In considering FinTech ethics, we can learn from banking and finance.  Linklaters on ethics in banking and finance outline three major aspects for ensuring ethical practices –  the role of the Board in articulating a culture of risk awareness and ethical behaviour;  how leadership and staff at all levels can shape the culture of an organization; and how the risk management and control framework embed and monitor ethical values within an organisation.These factors need to be considered by FinTech CEOs and Boards.

You need to know  the right thing is being done with your  data.  People need to understand how their personal data will be managed and what their rights are.

González-Páramo suggests that customers could be provided a log containing information on how their personal data has been used. Customers should be able to disable the use of personal data, allowing FinTech’s to use certain types of data and prohibiting them to use other types of data.

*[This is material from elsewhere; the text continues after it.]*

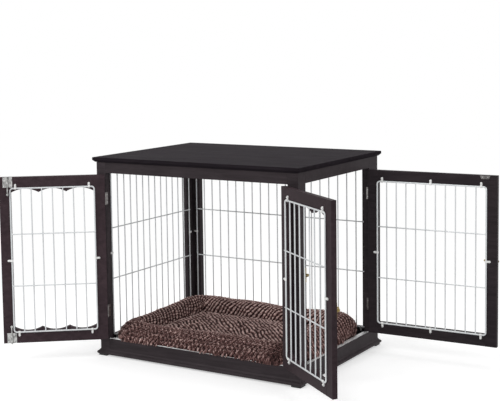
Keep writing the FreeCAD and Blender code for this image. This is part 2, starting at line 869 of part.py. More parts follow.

Consent also remains a major issue. “Notice I’m saying valid consent, not informed consent, because what we’ve also learned that consent has three parts to it. One of them is, I must be adequately informed. Two, I must be able to make a decision. And three, I need to be able to understand and appreciate the information to make that decision”. Dr Kenneth Goodman

Singapore  has long been a trend setter in terms of digital innovation and this remains the case in considering ethics in financial services.  The Monetary Authority of Singapore, in conjunction with domestic financial institutions and Microsoft and Amazon Web Services, launched its fairness, ethics, accountability and transparency (Feat) principles for the use of AI and data analytics in decision making in 2018. They sought  to develop this as  a co-creation  with industry .  Singapore has taken  a high-level, principles-based approach because it was targeting the whole financial ecosystem, regulated and non-regulated entities, from the smallest fintech start-ups to the large banks and tech giants.

FinTechs who can demonstrate a real commitment to ethical practice and leadership will hold the competitive advantage. CEOs and boards must lead the way.